山田さんには、クッキー缶を購入するターゲットの方を想定し、さまざまなデザインを考えていただきましたが、最終的に山田さんらしいスサノオノミコトイナダヒメを描いて欲しいと依頼させて頂き、完成したデザインがこちらです。

念願のクッキー缶デザインが決定!!

山田さんが完成させたのが、出雲神話に出てくるスサノオノミコトがイナダヒメにプロポーズするシーン。2人の表情からとても特別な瞬間だということが伝わってきて、この絵を見た瞬間、最初に山田さんの絵を見た時と同じように、山田さんにしか描けない唯一無二の素敵な絵だと感じました。このクッキー缶デザインが、近い将来、有名デザイナーになる山田さんのデビュー作として、皆さんの記憶に残る作品になるかもしれません。

「奥出雲縁結びクッキー缶」

山田さんのデザインが施されたクッキー缶の商品名は「奥出雲縁結びクッキー缶」と命名し、販売金額は税込1495円にしました。
支払いの際に、1500円を出すと、お釣りで水引のついた5円(ご縁)が返ってくるように価格も工夫しました。その5円(ご縁)を持って、イナダヒメの祀られる稲田神社にお参りに行っていただき、皆さんの大切な人との縁が、上手く繋がっていきますようにという想いを込めました。

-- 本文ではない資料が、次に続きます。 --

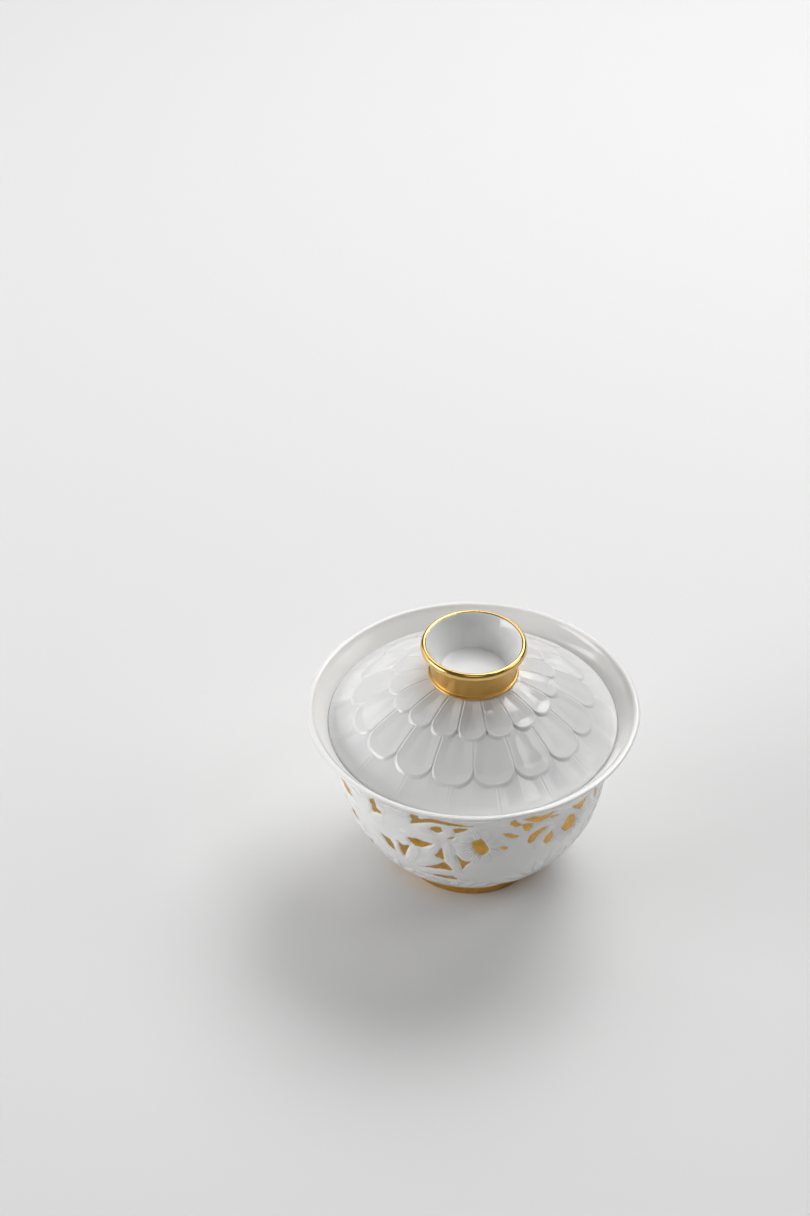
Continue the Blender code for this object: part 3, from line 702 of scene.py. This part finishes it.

缶のデザインと同様に、クッキーにもこだわりが詰まっています。原材料として、島根県奥出雲町のブランド米『仁多米 』の米粉を使用しています。仁多米の甘みや香ばしさを引き立てるため、北海道産の無塩バターを使用し、低温でじっくり焼き上げ、風味豊かに仕上げました。甘くてほろほろとした口溶けが特徴で、味わいのアクセントにフランス産「ゲランドの塩」を効かせています。

この商品は奥出雲町内では、
・玉峰山荘 お土産コーナー
・姫の蕎麦 ゆかり庵(稲田神社内のお蕎麦屋さん)

奥出雲町外では、
・松江駅前シャミネ 中浦本舗 お土産売り場
・玉造温泉街 八百万マーケット

で販売しています。

そして、ぐるなびのお取り寄せサイト、「ぐるすぐり」でも販売を開始予定です!

「奥出雲縁結びクッキー缶」を見かけた方は是非手に取ってみてください。そして、ご縁をもって神話の里、奥出雲町へ来てみてください。みなさんに素敵なご縁がありますように。